4.  Once.  All the hype about how wonderful this movie is made me not want to watch it, a strange trait I have developed over the years.  But it is exactly that - wonderful.  The story, the way it's filmed, and especially the music.  That Glen Hansard has talent dripping off his fingertips.  Marketa Irglova is great too, the movie wouldn't have been as special without her, but it was him who left me wanting to hear more.  And so refreshing to have the ending be not what I was expecting.  

3.  Michael Clayton.  Tom Wilkinson just about steals the movie, but everybody in it is terrific.  I love cerebral films where you have to pay such close attention it almost makes your head hurt.  There were several spots we had to rewind to make sure we caught everything.  It's also one of those films that doesn't make sense at the beginning at all, but as it's going on, it starts to make more and more sense and you realize what a gem you are watching.  People had warned me that it was slow, but I found it extremely suspenseful, even though you sort of know what's going to happen.  And I like the message.  Big giant evil corporations can be exposed for what they are if the right hero sniffs them out.  

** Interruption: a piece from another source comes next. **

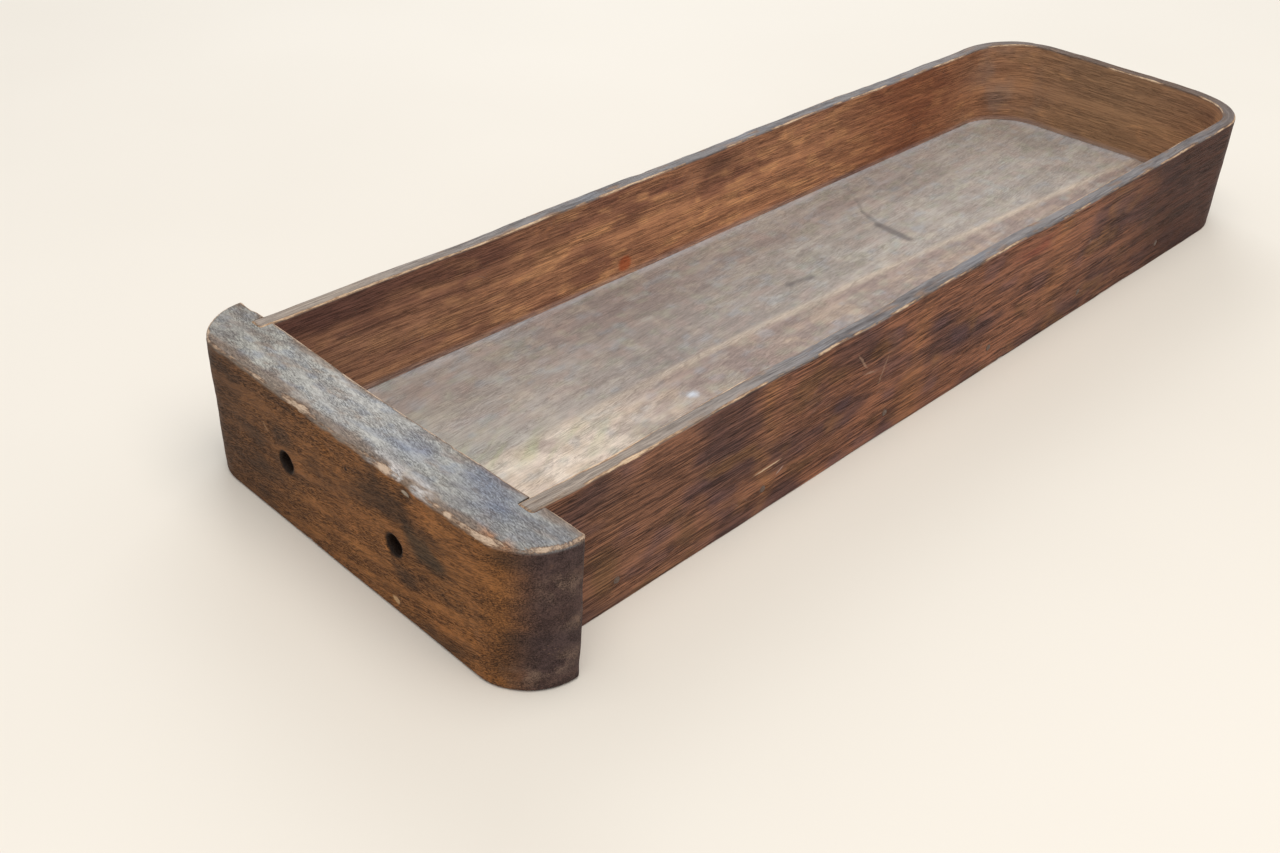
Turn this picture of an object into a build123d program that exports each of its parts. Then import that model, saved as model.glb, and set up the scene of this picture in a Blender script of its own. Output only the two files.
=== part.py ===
from build123d import *
import os

# A long narrow oak drawer.  A solid front block with rounded ends carries two screw
# holes for a pull.  One bent strip makes both sides and the back, and its ends are
# let into housings in the block.  The bottom is one board: it sits in a groove in the
# block and is pinned through the strip with brads.
#
# Frame: millimetres, origin under the middle of the drawer, +X across to the right of
# someone facing the front, +Y from the front to the back, +Z up.

# ---- driving dimensions ----
length = 422.5  # front face of the block to the outside of the back
height = 48.5  # block and strip are flush at top and bottom

front_width = 155.0
front_thickness = 20.0
front_end_radius = 19.0
front_edge_radius = 1.2  # eased edge round the front face

rim_width = 126.0  # the bent strip, outside to outside
rim_thickness = 5.2
rim_corner_radius = 29.0  # outside of the bend at each back corner
rim_edge_radius = 0.6

housing_depth = 4.5  # the strip's ends and the bottom board go this far into the block

board_thickness = 6.0
board_top = 11.7

pull_spacing = 50.8
pull_hole_radius = 3.0

brad_length = 16.0
brad_shank_radius = 0.65
brad_head_radius = 1.2
brad_head_thickness = 0.5
brad_point_length = 1.8
brad_first = 46.0  # first side brad, behind the front face
brad_pitch = 61.0
brads_per_side = 6
back_brad_x = 22.0

# ---- places worked out from them ----
front_y = -length / 2
back_y = length / 2
block_back_y = front_y + front_thickness
housing_y = block_back_y - housing_depth
rim_half = rim_width / 2
rim_inner_half = rim_half - rim_thickness
rim_inner_radius = rim_corner_radius - rim_thickness
board_z = board_top - board_thickness / 2


def u_plan(half_width, back, radius):
    """A plan shape with a square front at the housings and two rounded back corners."""
    plan = Pos(0, (housing_y + back) / 2) * Rectangle(2 * half_width, back - housing_y)
    return fillet(plan.vertices().group_by(Axis.Y)[-1], radius)


def make_brad():
    """One brad: its head on the XY plane, its point down -Z."""
    profile = Polyline(
        (0, 0),
        (brad_head_radius, 0),
        (brad_head_radius, -brad_head_thickness),
        (brad_shank_radius, -brad_head_thickness),
        (brad_shank_radius, brad_point_length - brad_length),
        (0, -brad_length),
        close=True,
    )
    return revolve(Plane.XZ * make_face(profile), Axis.Z)


def make_brads():
    """Every brad by its name: a row on each side, counted from the front, and the back."""
    brads = {}
    for side_name, side in (("left", -1), ("right", 1)):
        for step in range(brads_per_side):
            y = front_y + brad_first + step * brad_pitch
            head = Plane(origin=(side * rim_half, y, board_z), z_dir=(side, 0, 0))
            brads[f"brad_{side_name}_{step + 1}"] = head * make_brad()
        head = Plane(origin=(side * back_brad_x, back_y, board_z), z_dir=(0, 1, 0))
        brads[f"brad_back_{side_name}"] = head * make_brad()
    return brads


def make_front_block():
    plan = Pos(0, (front_y + block_back_y) / 2) * Rectangle(front_width, front_thickness)
    plan = fillet(plan.vertices().group_by(Axis.Y)[0], front_end_radius)
    block = extrude(plan, height)
    eased = [
        edge
        for level in (0, height)
        for edge in block.edges().filter_by_position(Axis.Z, level, level)
        if edge.center().Y < block_back_y - 0.01
    ]
    block = fillet(eased, front_edge_radius)

    housing_size = (rim_thickness, 2 * housing_depth, 3 * height)
    for side in (-1, 1):
        middle = side * (rim_half - rim_thickness / 2)
        block -= Pos(middle, block_back_y, height / 2) * Box(*housing_size)
    groove = Box(2 * rim_inner_half, 2 * housing_depth, board_thickness)
    block -= Pos(0, block_back_y, board_z) * groove

    for side in (-1, 1):
        hole_place = Plane(
            origin=(side * pull_spacing / 2, (front_y + block_back_y) / 2, height / 2),
            z_dir=(0, 1, 0),
        )
        block -= hole_place * Cylinder(pull_hole_radius, 2 * front_thickness)
    return block


def make_bent_rim(brads):
    outside = u_plan(rim_half, back_y, rim_corner_radius)
    inside = u_plan(rim_inner_half, back_y - rim_thickness, rim_inner_radius)
    rim = extrude(outside - inside, height)
    top_edges = [
        edge
        for edge in rim.edges().filter_by_position(Axis.Z, height, height)
        if edge.center().Y > housing_y + 0.01
    ]
    rim = fillet(top_edges, rim_edge_radius)
    for brad in brads:
        rim -= brad
    return rim


def make_bottom_board(brads):
    plan = u_plan(rim_inner_half, back_y - rim_thickness, rim_inner_radius)
    board = Pos(0, 0, board_top - board_thickness) * extrude(plan, board_thickness)
    for brad in brads:
        board -= brad
    return board


brads = make_brads()
pieces = {
    "front_block": make_front_block(),
    "bent_rim": make_bent_rim(brads.values()),
    "bottom_board": make_bottom_board(brads.values()),
    **brads,
}

os.makedirs("parts", exist_ok=True)
for name, piece in pieces.items():
    piece.label = name
    export_step(piece, os.path.join("parts", name + ".step"))
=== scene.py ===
import math

import bmesh
import bpy
import numpy as np
from mathutils import Matrix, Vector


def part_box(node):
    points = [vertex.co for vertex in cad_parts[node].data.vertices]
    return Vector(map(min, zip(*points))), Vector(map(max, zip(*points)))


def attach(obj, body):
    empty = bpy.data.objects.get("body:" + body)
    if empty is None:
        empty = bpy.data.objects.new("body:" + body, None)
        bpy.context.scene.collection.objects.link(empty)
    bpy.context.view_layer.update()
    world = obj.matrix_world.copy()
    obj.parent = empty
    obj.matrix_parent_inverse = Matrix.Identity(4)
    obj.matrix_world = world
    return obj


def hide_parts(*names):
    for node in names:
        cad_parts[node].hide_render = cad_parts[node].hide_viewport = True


# An old bentwood oak drawer that has lost its pull: a front block, one bent strip for
# the sides and back, a bottom board and the brads that pin it.
# Lengths in the shaping code are millimetres; they become metres when a mesh is made.

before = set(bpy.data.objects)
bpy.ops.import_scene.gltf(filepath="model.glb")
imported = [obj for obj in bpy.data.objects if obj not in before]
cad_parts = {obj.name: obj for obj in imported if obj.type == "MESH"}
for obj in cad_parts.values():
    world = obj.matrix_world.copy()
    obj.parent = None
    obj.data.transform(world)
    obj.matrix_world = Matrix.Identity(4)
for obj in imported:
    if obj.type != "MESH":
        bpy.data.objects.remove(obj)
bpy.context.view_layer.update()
MM = 0.001


def box_mm(node):
    """Lowest and highest corner of a CAD node, in millimetres."""
    low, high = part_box(node)
    return np.array(low) / MM, np.array(high) / MM


block_low, block_high = box_mm("front_block")
rim_low, rim_high = box_mm("bent_rim")
board_low, board_high = box_mm("bottom_board")
brad_nodes = sorted(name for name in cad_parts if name.startswith("brad_"))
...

2.  Into the Wild.  There's so many working parts to this movie that make it good.  The story is true, which I always find intriguing.  The acting is superb, with standout performances by Hal Holbrook and Catherine Keener.  The music soundtrack by Eddie Vedder profoundly adds to the movie.  But it's the ideal that Chris McCandless was trying to live by that feels very close to my heart, so I could really empathize with his character.  Humanity has gone full circle.  We started as cave people living off the land, then slowly moved into the Industrial Age, reaping all the supposed benefits, and now we are slowly moving back to simpler times.  But we are so pampered and conditioned from the modern-day conveniences we've enjoyed for so long, it's much, much harder than it may first appear to throw away all of our material possessions and go back to our roots.  That idea, and the music, are what made this my almost favorite move of last year.  I guess Sean Penn deserves much of the credit for transforming Jon Krakauer's book to the screen in a way that touched me.  I love it when movies surprise me, and this one did.  I figured Jav would really like it, and I was just along for the ride.  But I find myself (now months later-we watched it in June) still thinking about this movie and what a powerful effect it has had on me.  

1.  Witness for the Prosecution.  When I started compiling my list about a month ago I had Into the Wild as my numero uno.  But I after I watched this in December (for the second time) I knew I had a new winner.  I think it's been around 10 years since my first viewing and I remembered really liking it back then.  But this time it had me riveted to the screen like no other movie I watched last year. In this 1957 Billy Wilder-directed gem Charles Laughton plays an aged and unhealthy barrister on the verge of retirement, when he decides to defend one last case.  Tyrone Power has been accused of murder, and to make things worse, his wife (played by Marlene Dietrich), has decided to testify against him.  This is truly one of the best courtroom dramas ever, with lots of twists and turns in the plot and a huge twisted ending that I had forgotten from my first viewing.  The wonderfully engaging Elsa Lanchester is thrown in for comic relief (and was the actual wife of Laughton), but it is Laughton who steals this show and makes it so enjoyable.  How can you go wrong when you take an Agatha Christie play and adapt it into a movie?  

So there's the first of my 2008 year-end lists.